PROBLEM REQUIREMENTS: Each line containing the word "bodies" should be found and copied.

════════════════════

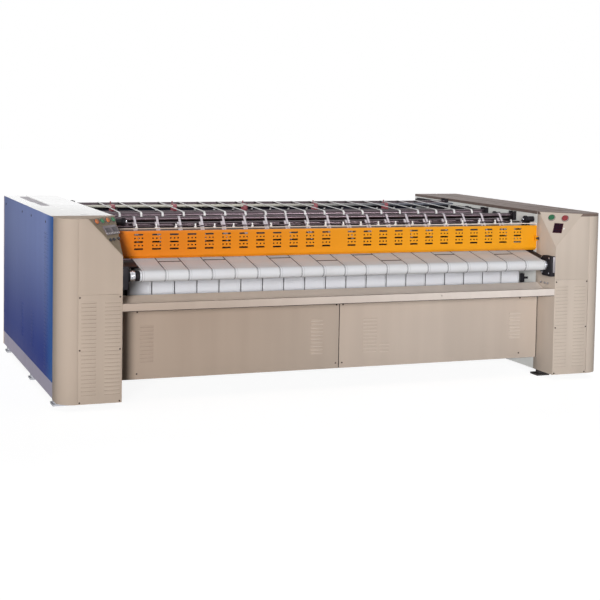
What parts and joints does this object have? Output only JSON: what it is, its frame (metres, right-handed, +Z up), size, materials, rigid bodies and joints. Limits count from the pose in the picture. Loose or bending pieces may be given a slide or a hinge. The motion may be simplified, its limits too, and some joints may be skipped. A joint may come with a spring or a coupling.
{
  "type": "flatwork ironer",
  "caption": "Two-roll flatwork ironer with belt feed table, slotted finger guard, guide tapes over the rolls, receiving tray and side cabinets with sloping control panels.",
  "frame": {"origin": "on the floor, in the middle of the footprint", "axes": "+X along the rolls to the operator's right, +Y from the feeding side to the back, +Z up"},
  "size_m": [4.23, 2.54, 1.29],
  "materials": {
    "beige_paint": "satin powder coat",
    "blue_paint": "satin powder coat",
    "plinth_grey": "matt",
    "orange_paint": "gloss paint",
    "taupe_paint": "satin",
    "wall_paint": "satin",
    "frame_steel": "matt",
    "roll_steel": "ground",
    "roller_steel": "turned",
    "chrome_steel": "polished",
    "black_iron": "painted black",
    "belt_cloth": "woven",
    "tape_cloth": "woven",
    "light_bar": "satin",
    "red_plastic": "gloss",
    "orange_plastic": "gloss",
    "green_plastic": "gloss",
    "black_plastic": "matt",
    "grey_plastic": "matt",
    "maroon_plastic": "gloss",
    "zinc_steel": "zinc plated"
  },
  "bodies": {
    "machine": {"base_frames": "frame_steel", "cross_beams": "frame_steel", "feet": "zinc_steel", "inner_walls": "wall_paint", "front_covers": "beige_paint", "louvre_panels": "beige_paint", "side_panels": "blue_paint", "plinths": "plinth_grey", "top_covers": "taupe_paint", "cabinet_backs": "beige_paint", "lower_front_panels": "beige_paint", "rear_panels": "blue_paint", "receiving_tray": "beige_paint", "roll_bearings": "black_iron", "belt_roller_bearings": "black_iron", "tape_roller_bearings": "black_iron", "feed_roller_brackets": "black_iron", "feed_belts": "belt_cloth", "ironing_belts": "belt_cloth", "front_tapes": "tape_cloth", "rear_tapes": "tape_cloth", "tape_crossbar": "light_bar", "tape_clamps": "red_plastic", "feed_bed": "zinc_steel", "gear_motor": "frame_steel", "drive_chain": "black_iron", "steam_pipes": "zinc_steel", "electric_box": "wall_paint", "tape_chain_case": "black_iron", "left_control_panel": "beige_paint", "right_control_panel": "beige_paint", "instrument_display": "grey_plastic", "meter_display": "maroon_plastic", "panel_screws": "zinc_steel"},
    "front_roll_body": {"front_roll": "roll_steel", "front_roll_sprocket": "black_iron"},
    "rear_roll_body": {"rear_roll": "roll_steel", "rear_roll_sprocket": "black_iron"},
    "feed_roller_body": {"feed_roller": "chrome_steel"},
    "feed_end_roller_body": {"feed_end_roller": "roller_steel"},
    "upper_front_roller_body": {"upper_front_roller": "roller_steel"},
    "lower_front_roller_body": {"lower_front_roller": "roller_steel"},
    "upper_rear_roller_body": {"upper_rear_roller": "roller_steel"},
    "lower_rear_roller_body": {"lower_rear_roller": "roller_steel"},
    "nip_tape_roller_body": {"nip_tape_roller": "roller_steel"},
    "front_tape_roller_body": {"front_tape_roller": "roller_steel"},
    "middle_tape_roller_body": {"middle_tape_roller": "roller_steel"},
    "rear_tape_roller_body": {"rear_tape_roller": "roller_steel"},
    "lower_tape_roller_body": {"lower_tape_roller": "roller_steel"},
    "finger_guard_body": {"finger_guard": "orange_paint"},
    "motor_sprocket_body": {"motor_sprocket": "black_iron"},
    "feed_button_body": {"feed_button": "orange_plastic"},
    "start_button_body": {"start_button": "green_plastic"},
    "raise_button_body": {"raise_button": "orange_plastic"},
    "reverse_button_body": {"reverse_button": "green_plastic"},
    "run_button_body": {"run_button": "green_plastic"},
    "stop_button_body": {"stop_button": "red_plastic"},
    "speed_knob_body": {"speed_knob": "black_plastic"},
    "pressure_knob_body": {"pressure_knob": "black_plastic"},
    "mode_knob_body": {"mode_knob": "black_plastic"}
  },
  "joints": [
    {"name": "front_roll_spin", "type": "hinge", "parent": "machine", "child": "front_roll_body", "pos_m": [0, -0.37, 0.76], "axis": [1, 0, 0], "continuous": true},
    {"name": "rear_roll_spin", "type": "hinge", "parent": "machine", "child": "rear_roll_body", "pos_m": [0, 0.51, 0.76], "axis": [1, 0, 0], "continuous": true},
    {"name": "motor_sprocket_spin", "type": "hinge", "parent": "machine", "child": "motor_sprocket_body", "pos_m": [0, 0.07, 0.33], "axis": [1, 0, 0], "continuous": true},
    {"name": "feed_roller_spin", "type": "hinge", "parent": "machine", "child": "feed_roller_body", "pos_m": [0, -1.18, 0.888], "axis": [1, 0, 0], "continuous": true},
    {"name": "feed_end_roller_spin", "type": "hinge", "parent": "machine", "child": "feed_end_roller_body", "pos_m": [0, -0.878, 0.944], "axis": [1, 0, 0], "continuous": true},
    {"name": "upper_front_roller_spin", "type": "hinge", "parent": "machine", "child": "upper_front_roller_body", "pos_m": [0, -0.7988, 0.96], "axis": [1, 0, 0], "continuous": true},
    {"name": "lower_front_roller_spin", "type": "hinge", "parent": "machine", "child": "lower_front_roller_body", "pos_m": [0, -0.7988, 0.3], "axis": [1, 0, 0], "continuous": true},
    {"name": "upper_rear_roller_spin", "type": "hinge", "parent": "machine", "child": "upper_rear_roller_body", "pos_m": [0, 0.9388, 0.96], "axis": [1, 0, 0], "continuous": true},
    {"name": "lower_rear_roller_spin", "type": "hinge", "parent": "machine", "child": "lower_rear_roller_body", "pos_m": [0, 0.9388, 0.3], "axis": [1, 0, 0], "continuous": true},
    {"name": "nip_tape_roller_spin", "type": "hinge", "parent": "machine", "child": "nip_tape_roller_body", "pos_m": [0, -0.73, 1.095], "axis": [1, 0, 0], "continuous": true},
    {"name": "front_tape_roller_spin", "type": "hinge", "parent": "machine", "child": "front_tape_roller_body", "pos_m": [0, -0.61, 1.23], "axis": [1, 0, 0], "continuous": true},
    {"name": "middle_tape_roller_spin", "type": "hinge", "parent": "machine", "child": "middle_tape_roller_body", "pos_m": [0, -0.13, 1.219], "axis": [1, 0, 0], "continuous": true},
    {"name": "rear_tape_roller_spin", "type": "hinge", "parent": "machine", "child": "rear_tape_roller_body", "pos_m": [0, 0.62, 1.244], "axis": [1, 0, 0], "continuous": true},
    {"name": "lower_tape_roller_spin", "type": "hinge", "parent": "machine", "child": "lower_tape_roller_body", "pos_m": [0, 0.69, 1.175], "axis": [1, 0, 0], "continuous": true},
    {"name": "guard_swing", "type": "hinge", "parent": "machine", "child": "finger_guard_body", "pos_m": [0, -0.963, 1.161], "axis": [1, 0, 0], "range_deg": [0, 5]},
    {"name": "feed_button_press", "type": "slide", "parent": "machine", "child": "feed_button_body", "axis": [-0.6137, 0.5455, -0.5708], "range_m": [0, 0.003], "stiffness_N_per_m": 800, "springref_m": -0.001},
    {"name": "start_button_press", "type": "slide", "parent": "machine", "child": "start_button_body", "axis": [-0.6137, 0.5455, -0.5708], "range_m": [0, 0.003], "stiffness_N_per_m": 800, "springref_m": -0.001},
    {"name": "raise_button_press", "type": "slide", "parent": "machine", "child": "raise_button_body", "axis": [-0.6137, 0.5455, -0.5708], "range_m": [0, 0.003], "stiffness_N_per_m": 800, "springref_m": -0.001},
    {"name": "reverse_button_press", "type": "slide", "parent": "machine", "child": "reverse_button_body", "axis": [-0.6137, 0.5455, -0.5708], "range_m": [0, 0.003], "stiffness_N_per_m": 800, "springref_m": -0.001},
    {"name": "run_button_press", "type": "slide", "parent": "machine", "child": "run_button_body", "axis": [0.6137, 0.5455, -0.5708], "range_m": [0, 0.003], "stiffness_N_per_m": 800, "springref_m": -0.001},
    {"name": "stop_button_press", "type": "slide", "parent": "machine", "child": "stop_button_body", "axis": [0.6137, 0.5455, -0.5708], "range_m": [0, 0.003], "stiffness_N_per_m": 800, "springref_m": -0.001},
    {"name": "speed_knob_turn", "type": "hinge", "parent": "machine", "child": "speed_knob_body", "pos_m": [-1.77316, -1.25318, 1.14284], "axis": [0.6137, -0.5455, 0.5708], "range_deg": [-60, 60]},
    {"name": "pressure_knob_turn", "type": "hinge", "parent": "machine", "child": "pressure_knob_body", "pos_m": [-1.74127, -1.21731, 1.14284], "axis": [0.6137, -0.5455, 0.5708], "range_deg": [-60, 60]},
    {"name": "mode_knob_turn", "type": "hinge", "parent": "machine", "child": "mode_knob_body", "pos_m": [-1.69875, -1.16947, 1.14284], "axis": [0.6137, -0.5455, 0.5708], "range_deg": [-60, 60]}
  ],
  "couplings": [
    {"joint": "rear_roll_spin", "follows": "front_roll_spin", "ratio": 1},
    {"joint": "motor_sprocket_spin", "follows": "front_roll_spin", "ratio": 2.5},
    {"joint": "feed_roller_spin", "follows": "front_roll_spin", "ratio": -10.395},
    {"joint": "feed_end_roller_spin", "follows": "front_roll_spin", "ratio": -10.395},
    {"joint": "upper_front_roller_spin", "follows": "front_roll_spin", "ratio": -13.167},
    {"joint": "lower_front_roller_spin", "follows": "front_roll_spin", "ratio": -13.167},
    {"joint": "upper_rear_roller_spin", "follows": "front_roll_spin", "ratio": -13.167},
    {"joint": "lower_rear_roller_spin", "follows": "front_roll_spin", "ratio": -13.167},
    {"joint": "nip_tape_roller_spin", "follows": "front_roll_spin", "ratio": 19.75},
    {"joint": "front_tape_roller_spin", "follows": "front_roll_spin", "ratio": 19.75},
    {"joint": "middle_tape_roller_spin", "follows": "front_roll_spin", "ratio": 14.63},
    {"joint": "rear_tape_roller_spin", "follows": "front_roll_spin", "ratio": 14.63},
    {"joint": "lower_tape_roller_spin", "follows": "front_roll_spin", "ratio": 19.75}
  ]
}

════════════════════

EXERCISE ANSWER:
What parts and joints does this object have? Output only JSON: what it is, its frame (metres, right-handed, +Z up), size, materials, rigid bodies and joints. Limits count from the pose in the picture. Loose or bending pieces may be given a slide or a hinge. The motion may be simplified, its limits too, and some joints may be skipped. A joint may come with a spring or a coupling.
  "bodies": {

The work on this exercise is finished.